Die Beschlüsse von morgen entstehen oft durch die unverbindlichen Gespräche auf der Eigentümerversammlung von heute. Wenn Sie auf der EV mit Ihren Nachbarn oder dem Verwalter ins Gespräch kommen, äußern Sie vielleicht Ihre Vorstellungen zu einem bestimmten Thema, hören die Sichtweise der Nachbarn und einigen sich sogar schon vorläufig auf Kompromisse oder Alternativen. Das alles ist ungeheuer wichtig, aber Sie dürfen nicht so weit gehen, dass ein spontan aufgekommenes Thema heute sofort beschlossen wird – sofern es nicht in der Einladung angekündigt wurde. Eine sofortige Entscheidung scheitert meistens an gesetzlichen Formvorschriften zum Verbraucherschutz, weil jeder Beschlussgegenstand, über den eine Entscheidung getroffen werden soll, klar und eindeutig in der Einladung stehen muss. Diese muss Ihnen drei Wochen vor der Versammlung zugestellt worden sein. Sie sollen auf der Eigentümerversammlung nicht spontan überrumpelt und zur Stimmabgabe genötigt werden, sonst wäre der Beschluss ungültig oder zumindest angreifbar.

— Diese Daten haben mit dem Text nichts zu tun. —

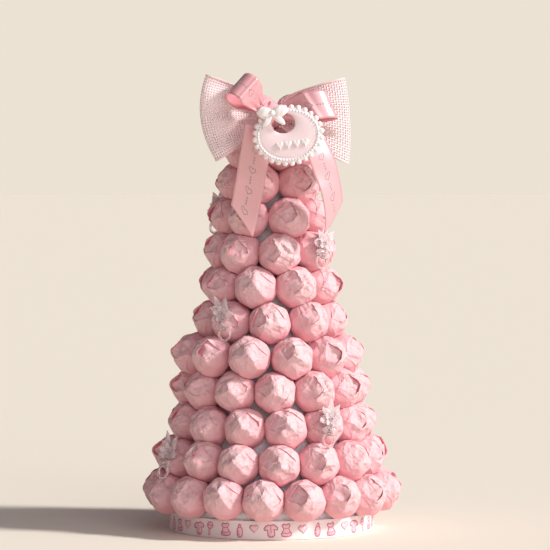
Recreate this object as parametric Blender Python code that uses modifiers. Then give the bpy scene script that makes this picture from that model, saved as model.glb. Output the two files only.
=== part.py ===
"""Chocolate tower: rings of paper-wrapped chocolates on a foam cone, with a bow, a bib charm and dummies.

Metres, +Z up. The origin is the centre of the underside of the base disc. The bow faces -Y, and +X is to
its right.
"""

import math

import bmesh
import bpy
import numpy as np
from mathutils import Matrix, Vector

# Base
DISC_RADIUS = 0.0775
DISC_HEIGHT = 0.0145
BAND_THICKNESS = 0.0009
BAND_FOOT = 0.0004
BASE_SIDES = 56
GAP = 0.0003  # left between two pieces that touch

# Wrapped chocolates
SWEET_RADIUS = 0.0149
SWEET_PITCH = 0.0305  # from one to the next round a tier
CHEEK_OVERLAP = 0.0008  # how far a sweet reaches into the next one of its tier, to fuse with it
TIER_COUNTS = (17, 15, 13, 12, 11, 9, 8, 7, 6, 5, 4, 3)
# The turn of one sweet of each tier, in degrees to the right of the front
TIER_TURNS = (-4.0, 4.7, 9.7, 2.8, 16.4, -1.4, -17.0, 10.3, -34.2, -22.1, 17.5, -30.0)
FIRST_TIER_Z = 0.0300
TIER_RISE = 0.0260
PROUD_TIER = 4  # this ring stands further out than its neighbours at its left
PROUD_REACH = 0.0050
UNEVEN = 0.0007  # how far a sweet strays from its place
SEED = 11
# Corners of a sweet: degrees away from its outer side, and how many stand round there
SWEET_CORNERS = ((4, 1), (36, 5), (68, 7), (100, 7), (134, 4))
CORNER_SWAY = 5  # degrees
CORNER_REACH = (0.99, 1.05)  # in sweet radii
NEAR = 2.2 * SWEET_RADIUS  # sweets whose centres are nearer than this press on each other

# Foam cone, whose flank flares towards the foot
CONE_FOOT_RADIUS = 0.0730
CONE_MIDDLE_RADIUS = 0.0308
CONE_TOP_RADIUS = 0.0015
CONE_TOP_Z = 0.3200
CONE_SIDES = 32

# Bow of open-weave ribbon, tied at its waist
WAIST = Vector((0.0000, -0.0400, 0.3170))
KNOT_CENTRE = WAIST + Vector((-0.0020, -0.0145, 0.0))
KNOT_HALF = Vector((0.0062, 0.0172, 0.0085))
MESH_RIBBON_WIDTH = 0.0650
MESH_RIBBON_THICKNESS = 0.0010
MESH_WAIST_WIDTH = 0.0180
MESH_LOOP_FRONT = 0.0060  # how far a loop bulges to the front of the waist, and to the back
MESH_LOOP_BACK = 0.0130
MESH_PLEAT_DEPTH = 0.0022
MESH_PLEATS = 3
MESH_CLEARANCE = 0.0022  # between the middle of the waist and a loop's ends
MESH_LOOPS = {
    "mesh_loop_left": dict(
        side=-1, length=0.0380, tip_bulge=0.0080, tip_tilt=0.0037, rise=-0.0034, forward=0.0090,
    ),
    "mesh_loop_right": dict(
        side=1, length=0.0500, tip_bulge=0.0024, tip_tilt=-0.0015, rise=-0.0056, forward=0.0,
    ),
}
LOOP_OPENING = math.radians(16)  # how far round the teardrop a loop's end starts
LOOP_FULLNESS = 0.65  # greatest value of the teardrop's bulge before it is scaled

# Satin bow over it
SATIN_WIDTH = 0.0220
SATIN_THICKNESS = 0.0008
SATIN_CLEARANCE = 0.0014
SATIN_GATHER = 0.45  # share of its width that a loop keeps at the knot
KNOT_SQUARENESS = 0.10
SATIN_LOOPS = {
    "satin_loop_left": dict(
        start=(-0.0065, -0.0055, 0.0045), direction=(-0.71, -0.14, 0.70),
        width_direction=(-0.56, -0.36, -0.77), length=0.0250, depth=0.0190,
    ),
    "satin_loop_right": dict(
        start=(0.0085, -0.0045, 0.0010), direction=(0.989, -0.05, 0.147),
        width_direction=(-0.405, 0.16, 0.90), length=0.0385, depth=0.0170,
    ),
}
# The tails: the four points of a curve down the middle, the ways the ribbon faces at its top and its end,
# and the share of its length by which one edge is longer than the middle
SATIN_TAILS = {
    "satin_tail_left": dict(
        points=(
            (-0.0090, -0.0640, 0.3080), (-0.0120, -0.0600, 0.2880),
            (-0.0160, -0.0475, 0.2600), (-0.0218, -0.0460, 0.2367),
        ),
        facing=((0.20, -1.0, 0.2), (0.05, -1.0, -0.25)),
        slant=-0.14,
    ),
    "satin_tail_right": dict(
        points=(
            (0.0290, -0.0600, 0.3000), (0.0370, -0.0600, 0.2860),
            (0.0480, -0.0520, 0.2620), (0.0471, -0.0450, 0.2381),
        ),
        facing=((0.45, -1.0, 0.42), (0.80, -0.6, 0.0)),
        slant=0.14,
    ),
}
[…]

Bei der Besprechung auf der Eigentümerversammlung – oftmals im letzten Tagesordnungspunkt „Sonstiges“ stellen Sie also die Weichen für die Zukunft. Es ist eine Einordnung, damit auch der Verwalter weiß, was Sie sich wünschen und wo die Reise hingehen soll. Der letzte Punkt der Eigentümerversammlung darf gerne etwas länger dauern, denn eine ausgiebige Meinungsfindung ist sehr wichtig, aber sie hat nichts mit Beschlussfassung zu tun.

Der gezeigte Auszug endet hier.